— START Dataset content —
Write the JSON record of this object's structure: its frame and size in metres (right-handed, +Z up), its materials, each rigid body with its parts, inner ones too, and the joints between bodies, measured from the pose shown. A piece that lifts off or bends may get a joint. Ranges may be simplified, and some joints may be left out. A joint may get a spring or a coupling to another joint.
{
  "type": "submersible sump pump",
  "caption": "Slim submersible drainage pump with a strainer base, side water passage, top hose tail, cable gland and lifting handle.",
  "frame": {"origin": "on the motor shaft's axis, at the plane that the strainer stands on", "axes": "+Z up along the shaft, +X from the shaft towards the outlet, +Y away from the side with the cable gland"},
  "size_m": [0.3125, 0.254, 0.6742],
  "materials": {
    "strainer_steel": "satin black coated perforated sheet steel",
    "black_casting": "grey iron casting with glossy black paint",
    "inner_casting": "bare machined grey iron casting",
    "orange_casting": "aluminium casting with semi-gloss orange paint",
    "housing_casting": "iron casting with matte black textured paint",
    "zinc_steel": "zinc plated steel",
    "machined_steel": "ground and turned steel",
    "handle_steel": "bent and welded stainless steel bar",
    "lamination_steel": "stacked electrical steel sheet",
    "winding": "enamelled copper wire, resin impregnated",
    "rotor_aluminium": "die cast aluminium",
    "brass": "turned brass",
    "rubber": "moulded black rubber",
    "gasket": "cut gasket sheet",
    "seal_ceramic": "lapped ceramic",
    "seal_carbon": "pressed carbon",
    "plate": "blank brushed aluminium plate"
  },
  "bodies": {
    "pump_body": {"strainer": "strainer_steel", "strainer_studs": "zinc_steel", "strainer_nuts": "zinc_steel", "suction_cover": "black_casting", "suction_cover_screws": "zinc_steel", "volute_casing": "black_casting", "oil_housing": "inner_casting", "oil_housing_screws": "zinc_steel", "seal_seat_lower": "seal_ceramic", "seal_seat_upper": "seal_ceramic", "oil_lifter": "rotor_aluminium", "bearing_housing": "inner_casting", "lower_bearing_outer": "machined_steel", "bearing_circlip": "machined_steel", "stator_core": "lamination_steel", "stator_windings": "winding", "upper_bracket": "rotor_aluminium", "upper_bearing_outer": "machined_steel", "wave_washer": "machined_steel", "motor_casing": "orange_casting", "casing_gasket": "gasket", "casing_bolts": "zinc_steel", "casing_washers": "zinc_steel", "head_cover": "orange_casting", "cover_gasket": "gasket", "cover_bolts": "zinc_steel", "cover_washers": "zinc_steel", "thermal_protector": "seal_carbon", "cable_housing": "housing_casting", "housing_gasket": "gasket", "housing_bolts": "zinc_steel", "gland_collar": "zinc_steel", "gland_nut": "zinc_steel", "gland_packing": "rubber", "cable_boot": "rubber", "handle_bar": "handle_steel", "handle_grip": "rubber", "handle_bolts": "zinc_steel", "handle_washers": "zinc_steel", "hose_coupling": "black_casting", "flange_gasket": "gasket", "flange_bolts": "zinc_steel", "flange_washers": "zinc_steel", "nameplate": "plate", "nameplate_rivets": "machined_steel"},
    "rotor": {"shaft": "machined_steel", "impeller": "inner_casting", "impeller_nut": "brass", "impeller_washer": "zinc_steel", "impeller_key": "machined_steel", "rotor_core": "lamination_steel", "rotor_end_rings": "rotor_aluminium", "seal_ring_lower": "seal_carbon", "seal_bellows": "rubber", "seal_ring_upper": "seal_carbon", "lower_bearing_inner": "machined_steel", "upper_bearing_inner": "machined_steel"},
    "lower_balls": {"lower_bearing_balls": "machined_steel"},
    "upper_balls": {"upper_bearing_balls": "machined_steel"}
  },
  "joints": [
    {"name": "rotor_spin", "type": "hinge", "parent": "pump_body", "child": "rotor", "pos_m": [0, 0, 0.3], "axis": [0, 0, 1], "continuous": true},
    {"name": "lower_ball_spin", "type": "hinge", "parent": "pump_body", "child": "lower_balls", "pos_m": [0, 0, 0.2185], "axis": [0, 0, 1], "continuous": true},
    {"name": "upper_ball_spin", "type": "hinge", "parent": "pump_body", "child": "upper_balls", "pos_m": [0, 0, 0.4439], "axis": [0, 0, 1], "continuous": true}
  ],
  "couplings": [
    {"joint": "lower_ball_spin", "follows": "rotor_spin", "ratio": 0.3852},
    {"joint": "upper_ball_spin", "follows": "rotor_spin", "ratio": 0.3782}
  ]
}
— END Dataset content —
Do this:
List each line in the listing that contains the string "joints".

Exercise response:
Write the JSON record of this object's structure: its frame and size in metres (right-handed, +Z up), its materials, each rigid body with its parts, inner ones too, and the joints between bodies, measured from the pose shown. A piece that lifts off or bends may get a joint. Ranges may be simplified, and some joints may be left out. A joint may get a spring or a coupling to another joint.
  "joints": [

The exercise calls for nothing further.